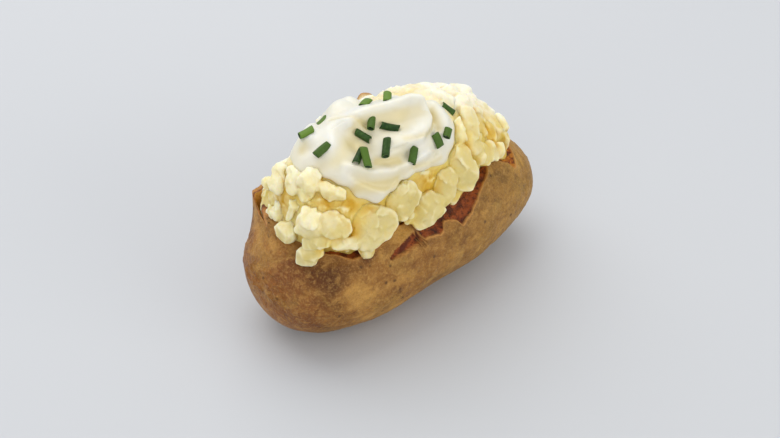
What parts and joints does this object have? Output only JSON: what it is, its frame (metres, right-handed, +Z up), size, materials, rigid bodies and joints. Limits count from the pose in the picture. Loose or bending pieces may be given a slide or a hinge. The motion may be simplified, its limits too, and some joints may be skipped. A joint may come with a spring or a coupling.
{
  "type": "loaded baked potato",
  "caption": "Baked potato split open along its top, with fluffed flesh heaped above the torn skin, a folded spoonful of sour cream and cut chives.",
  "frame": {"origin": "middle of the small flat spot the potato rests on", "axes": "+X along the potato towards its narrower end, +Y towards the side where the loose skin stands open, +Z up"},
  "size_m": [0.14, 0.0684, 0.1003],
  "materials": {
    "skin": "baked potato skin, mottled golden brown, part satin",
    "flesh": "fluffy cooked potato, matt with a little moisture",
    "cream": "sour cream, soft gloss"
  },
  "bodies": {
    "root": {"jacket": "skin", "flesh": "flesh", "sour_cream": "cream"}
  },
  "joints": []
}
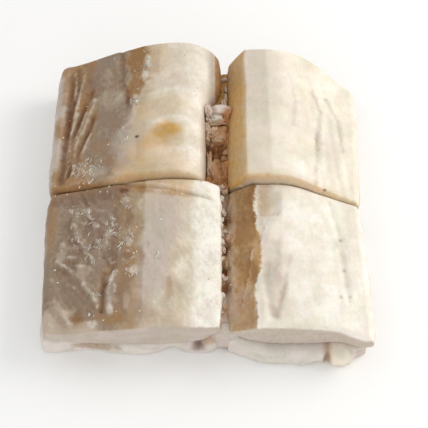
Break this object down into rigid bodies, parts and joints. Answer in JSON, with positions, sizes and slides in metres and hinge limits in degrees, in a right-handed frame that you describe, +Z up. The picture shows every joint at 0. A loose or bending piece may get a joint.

WHAT TO WORK ON: Recopy the whole listing exactly.

PROBLEM SOLUTION:
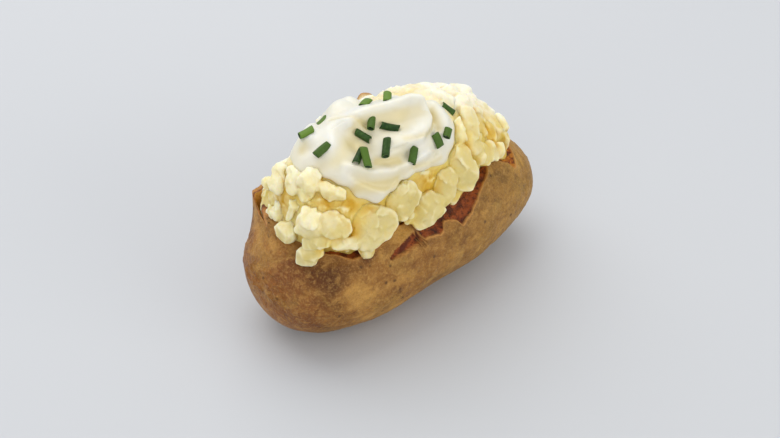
What parts and joints does this object have? Output only JSON: what it is, its frame (metres, right-handed, +Z up), size, materials, rigid bodies and joints. Limits count from the pose in the picture. Loose or bending pieces may be given a slide or a hinge. The motion may be simplified, its limits too, and some joints may be skipped. A joint may come with a spring or a coupling.
{
  "type": "loaded baked potato",
  "caption": "Baked potato split open along its top, with fluffed flesh heaped above the torn skin, a folded spoonful of sour cream and cut chives.",
  "frame": {"origin": "middle of the small flat spot the potato rests on", "axes": "+X along the potato towards its narrower end, +Y towards the side where the loose skin stands open, +Z up"},
  "size_m": [0.14, 0.0684, 0.1003],
  "materials": {
    "skin": "baked potato skin, mottled golden brown, part satin",
    "flesh": "fluffy cooked potato, matt with a little moisture",
    "cream": "sour cream, soft gloss"
  },
  "bodies": {
    "root": {"jacket": "skin", "flesh": "flesh", "sour_cream": "cream"}
  },
  "joints": []
}
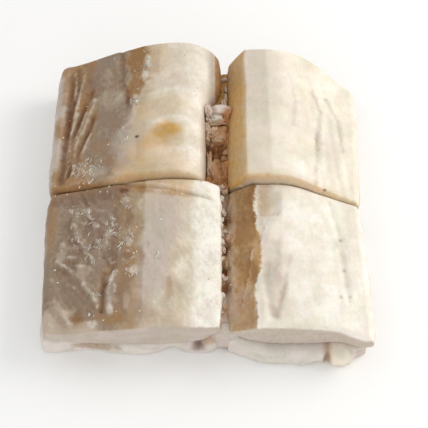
Break this object down into rigid bodies, parts and joints. Answer in JSON, with positions, sizes and slides in metres and hinge limits in degrees, in a right-handed frame that you describe, +Z up. The picture shows every joint at 0. A loose or bending piece may get a joint.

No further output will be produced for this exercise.